Mastologista do Hospital de Base (HBDF), o maior de Brasília, Pepe conta que, atualmente, não há cirurgiões plásticos no hospital. Na estrutura da Secretaria de Saúde do Distrito Federal, a categoria está lotada em outra unidade, o Hospital Regional da Asa Norte (HRAN). Quando a mastectomia é feita por um mastologista habilitado em reconstrução, não há problema. Ele mesmo pode fazer a cirurgia reparadora. Onde não existe mastologista qualificado, o trabalho tem de ser feito em conjunto com o cirurgião plástico habilitado.

Em outras ocasiões, a dificuldade é o centro cirúrgico. Segundo Pepe, às vezes, o médico precisa escolher se ocupa a sala de cirurgia por duas horas para fazer a mastectomia e a reconstrução ou se a ocupa pelo mesmo período e faz duas mastectomias.

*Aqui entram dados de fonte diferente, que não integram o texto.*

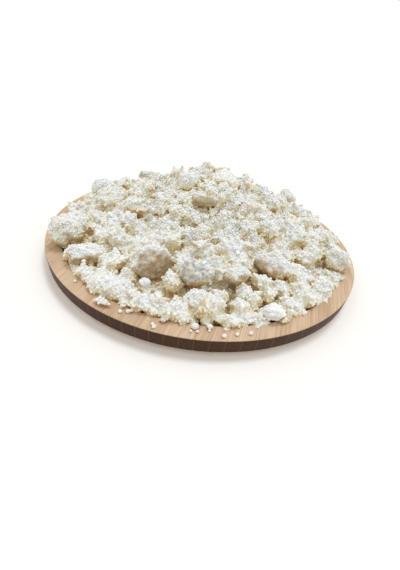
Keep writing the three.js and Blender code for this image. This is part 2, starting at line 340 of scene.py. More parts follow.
def curd_material(name):
    """Curd that is white in the open air, with painted shade: cream on its sides and where it is sheltered,
    warm tan in its hollows and undersides.
    """
    material, tree, shader = new_material(
        name, Roughness=0.62, Specular_IOR_Level=0.35, Subsurface_Weight=0.4,
        Subsurface_Scale=1.5 * MM, Subsurface_Radius=(1.0, 0.85, 0.65),
    )
    labels = ("hollow", "facing", "pit", "tone", "moist", "dusty", "pale")
    hollow, facing, pit, tone, moist, dusty, pale = (
        add(tree, "ShaderNodeAttribute", attribute_name=label).outputs["Fac"] for label in labels
    )
    place = add(tree, "ShaderNodeTexCoord").outputs["Object"]
    patch = noise(tree, place, 70.0, 3.0)
    speck = noise(tree, place, 1100.0, 2.0)
    mottle = ranged(tree, noise(tree, place, 330.0, 2.0), 0.35, 0.62)

    # Painted shade: white turns to cream on the sides, near other cheese and between grains. Random patches
    # of cream are the curd's own.
    side = ranged(tree, facing, 0.75, -0.3, 0.0, 0.82)
    near = ranged(tree, hollow, 0.08, 0.5)
    pit = ranged(tree, pit, 0.25, 0.8)
    cream = math_node(tree, "MULTIPLY_ADD", near, 1.1, side)
    cream = math_node(tree, "MULTIPLY_ADD", pit, 0.16, cream)
    patchy = math_node(tree, "SUBTRACT", patch, 0.5)
    cream = math_node(tree, "MULTIPLY_ADD", patchy, 0.9, cream, clamp=True)
    colour = mixed(tree, cream, CURD_WHITE, CREAM_SHADE_AND_PATCHES)

    # Painted shade: deep hollows and undersides turn warm tan, and the pits between grains are darkened. Each
    # grain also has its own random tone.
    under = ranged(tree, facing, 0.3, -0.6, 0.0, 0.45)
    depth = ranged(tree, math_node(tree, "ADD", hollow, under), 0.26, 0.70)
    colour = mixed(tree, depth, colour, WARM_HOLLOW_SHADE)
    pit_shade = math_node(tree, "MULTIPLY_ADD", pit, -0.12, 1.0)
    own_shade = math_node(tree, "MULTIPLY_ADD", tone, 0.08, 0.94)
    shade = math_node(tree, "MULTIPLY", pit_shade, own_shade)
    colour = vector_node(tree, "SCALE", colour, scale=shade)

    # What the lumps alone have: damp broken faces, their tan darkened as painted shade, grey dust that is
    # partly painted shade, and a pale skin.
    tan_shade_strength = math_node(tree, "MULTIPLY_ADD", mottle, 0.45, 0.6)
    colour = mixed(tree, math_node(tree, "MULTIPLY", moist, tan_shade_strength), colour, BROKEN_TAN_AND_SHADE)
    dust_shade_amount = math_node(tree, "MULTIPLY_ADD", mottle, -0.8, 1.0)
    colour = mixed(tree, math_node(tree, "MULTIPLY", dusty, dust_shade_amount), colour, GREY_DUST_AND_SHADE)
    colour = mixed(tree, pale, colour, PALE_WHITE)
    tree.links.new(colour, shader.inputs["Base Color"])

    # The finest grains are bumps, since the mesh is too coarse for them.
    coarse = cells(tree, place, 1 / GRAIN_PITCH)
    fine = cells(tree, place, 2.1 / GRAIN_PITCH)
    grainy = math_node(tree, "MULTIPLY_ADD", math_node(tree, "MULTIPLY", fine, fine), 0.4,
                       math_node(tree, "MULTIPLY", coarse, coarse))
    grainy = math_node(tree, "MULTIPLY_ADD", speck, -0.3, grainy)
    inputs = {"Height": grainy, "Strength": 0.8, "Distance": 0.4 * MM}
    bump = add(tree, "ShaderNodeBump", inputs, invert=True)
    tree.links.new(bump.outputs[0], shader.inputs["Normal"])
    return material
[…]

— É uma decisão difícil para os médicos. E se é assim na capital da República, imagine pelo Brasil afora. A diferença entre os hospitais é enorme. Há lugares completamente sem estrutura, sem médicos, sem centro cirúrgico.

O mastologista levanta outro impedimento para a realização de mais reconstruções logo após a mastectomia: o valor pago pelo SUS para os médicos e hospitais conveniados. Ele classifica de “irrisória” a quantia paga aos profissionais. Segundo o Banco de Dados do Sistema Único de Saúde ­(Datasus), o valor repassado ao hospital e à equipe profissional por uma “plástica mamária reconstrutiva ­pós-mastectomia com implante de prótese” é de R$ 315,92.

— Quem trabalha por produtividade não tem interesse em fazer a cirurgia reparadora pelo SUS por causa da baixa remuneração. O mérito da lei é levantar esses problemas — ponderou Rodrigo Pepe.